Odd coincidence! Today a child asked me about MR POD & MR PICCALILLI, a picture book I'd written some time ago with NICK SHARRATT so not one I talk about as much as I used to. And another child asked me about what kind of pen I used.

Then I got home to find a parcel from WALKER BOOKS, the P&P publisher. Inside were three special copies of the book, and a special "pen" that will read the text aloud for the young reader if you put the "pen" at the start of a line. It comes all the way from Korea, where P&P is now part of a Learning English scheme!

Monday, 24 January 2011


Monday, and a day for tidying and getting ready for tomorrow's school visit to RAWDON LITTLEMOOR PRIMARY SCHOOL, near Leeds.

This morning I took part in a three-way Skype conversation with a couple of other writers about a project we're involved in. Although we know each other a little, I wasn't sure the session would work out. The technology certainly doesn't help, as the slightest cough or "um" (or miouwing cat) cuts out whoever is talking, which makes the discussion rather dislocated. But, as it happened, the session went well and was a really enjoyable chat.

I have heard of authors doing school Skype video visits, which are probably enjoyable too, but I know I'd rather go to tomorrow's school and see everyone in person.

Friday, 14 January 2011


Hello again! I had a lovely long Christmas, although that happy time was followed by a horrible sneezy cold. The first weeks felt a bit of a struggle as an editor had asked me to revise a story for a Spring anthology. The school visit requests started arriving, so I had to re-arrange my School Visit folder very quickly. Some interesting visits to come!
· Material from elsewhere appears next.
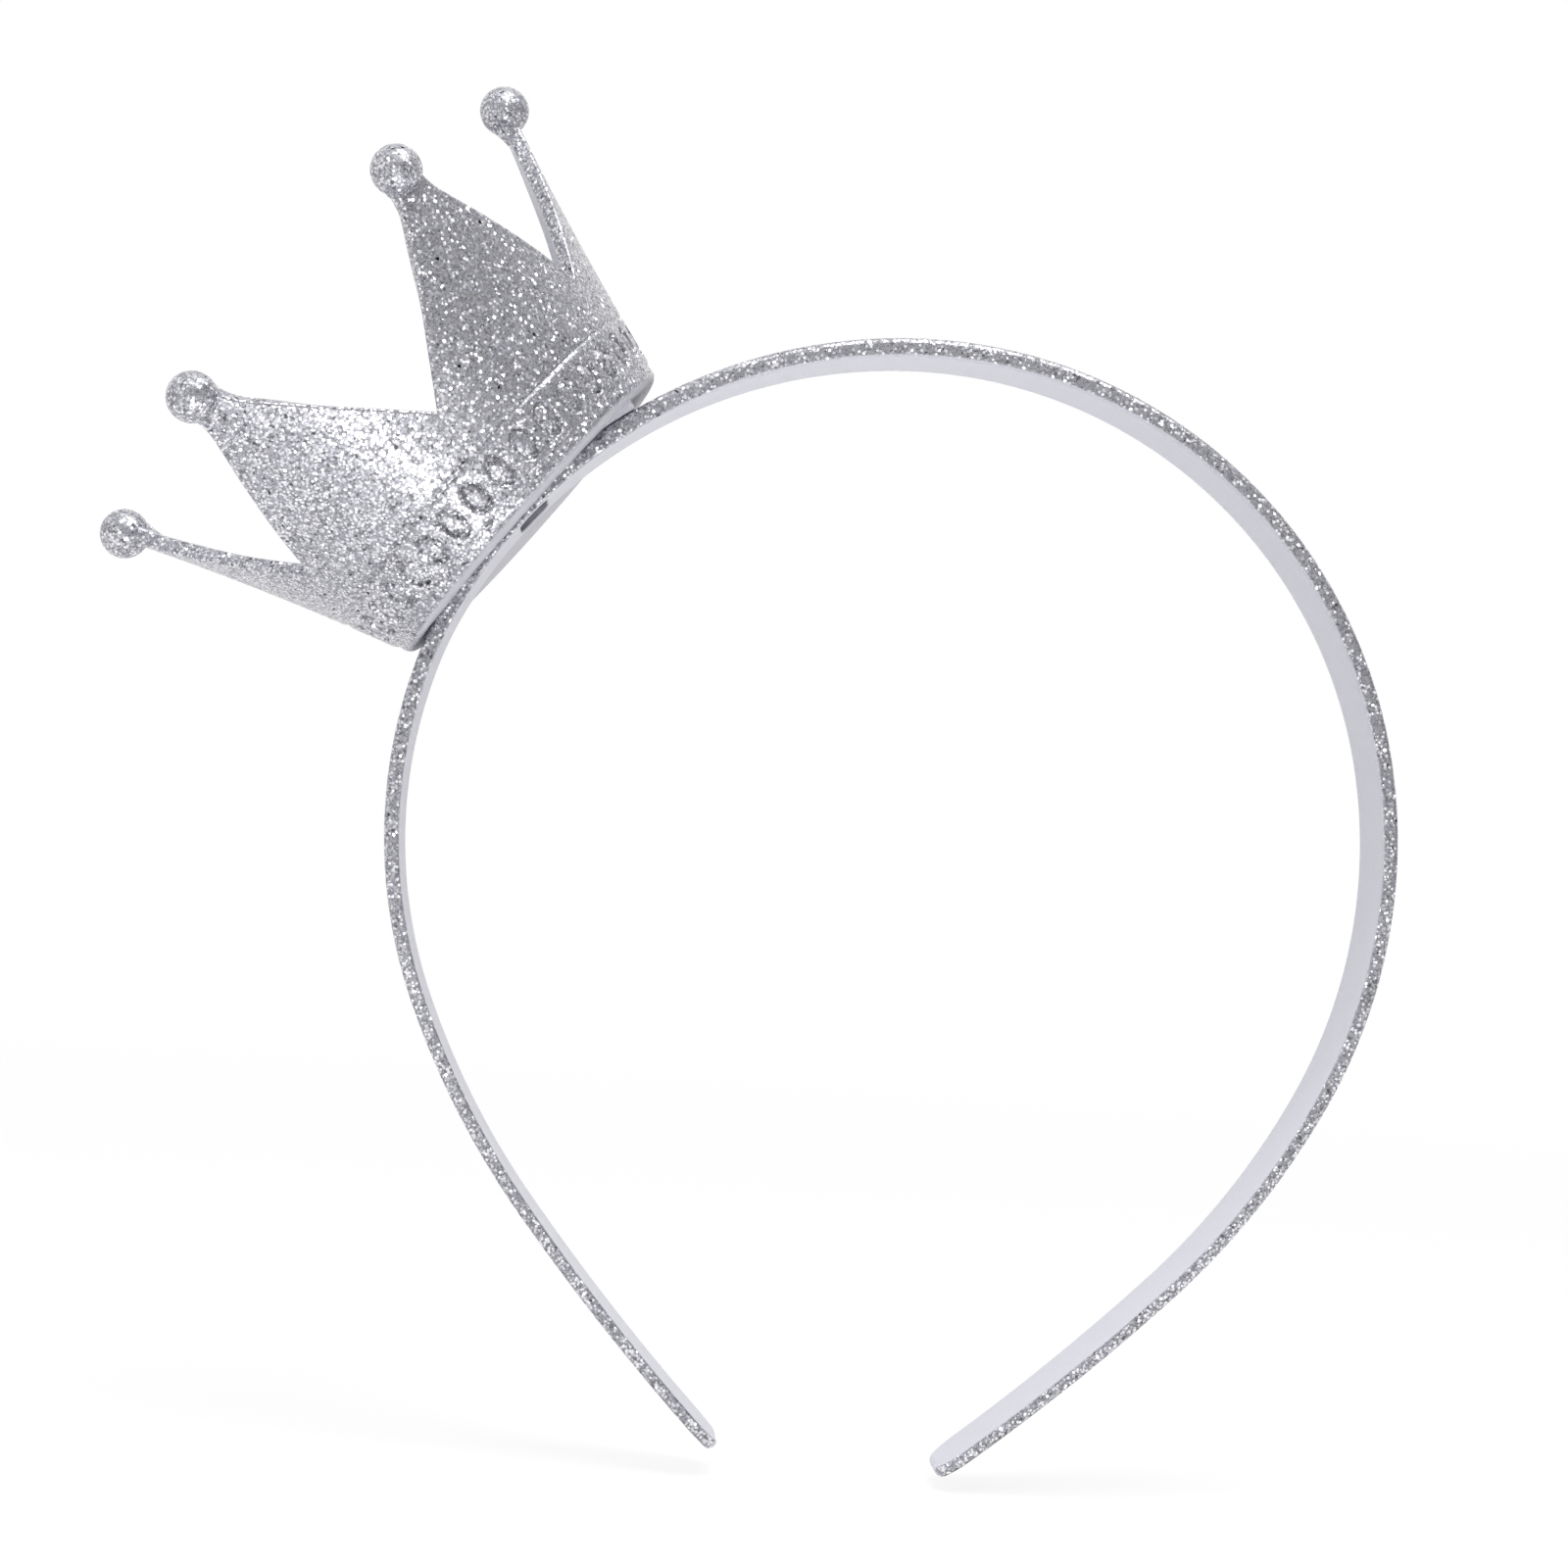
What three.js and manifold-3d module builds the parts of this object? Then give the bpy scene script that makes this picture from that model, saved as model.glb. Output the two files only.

Last Thursday, I went to ST. AIDAN'S HIGH SCHOOL "STAR" reading group to talk about A BOY CALLED M.O.U.S.E. Thank you for the sweet-scented narcissi, which lasted until yesterday.

This week I've been thinking about some old and new writing projects. I've also gone through my diary and blocked in some good writing time. Yes, new resolutions for the New Year!